RAW DATA:

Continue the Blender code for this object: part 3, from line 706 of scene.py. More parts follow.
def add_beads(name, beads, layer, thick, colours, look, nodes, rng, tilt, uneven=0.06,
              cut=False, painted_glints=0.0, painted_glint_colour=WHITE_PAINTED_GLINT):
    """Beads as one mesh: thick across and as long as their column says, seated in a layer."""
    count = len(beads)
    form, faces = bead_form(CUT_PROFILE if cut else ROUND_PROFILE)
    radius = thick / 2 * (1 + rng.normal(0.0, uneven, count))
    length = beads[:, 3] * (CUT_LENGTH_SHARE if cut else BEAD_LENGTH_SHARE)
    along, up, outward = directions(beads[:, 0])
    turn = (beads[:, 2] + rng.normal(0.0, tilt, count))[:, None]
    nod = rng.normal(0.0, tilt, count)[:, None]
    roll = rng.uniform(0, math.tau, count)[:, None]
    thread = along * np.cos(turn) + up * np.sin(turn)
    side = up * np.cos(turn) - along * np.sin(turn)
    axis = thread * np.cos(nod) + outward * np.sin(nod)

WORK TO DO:
Exactly reproduce every line of the data above.

ANSWER TO THE TASK:
Continue the Blender code for this object: part 3, from line 706 of scene.py. More parts follow.
def add_beads(name, beads, layer, thick, colours, look, nodes, rng, tilt, uneven=0.06,
              cut=False, painted_glints=0.0, painted_glint_colour=WHITE_PAINTED_GLINT):
    """Beads as one mesh: thick across and as long as their column says, seated in a layer."""
    count = len(beads)
    form, faces = bead_form(CUT_PROFILE if cut else ROUND_PROFILE)
    radius = thick / 2 * (1 + rng.normal(0.0, uneven, count))
    length = beads[:, 3] * (CUT_LENGTH_SHARE if cut else BEAD_LENGTH_SHARE)
    along, up, outward = directions(beads[:, 0])
    turn = (beads[:, 2] + rng.normal(0.0, tilt, count))[:, None]
    nod = rng.normal(0.0, tilt, count)[:, None]
    roll = rng.uniform(0, math.tau, count)[:, None]
    thread = along * np.cos(turn) + up * np.sin(turn)
    side = up * np.cos(turn) - along * np.sin(turn)
    axis = thread * np.cos(nod) + outward * np.sin(nod)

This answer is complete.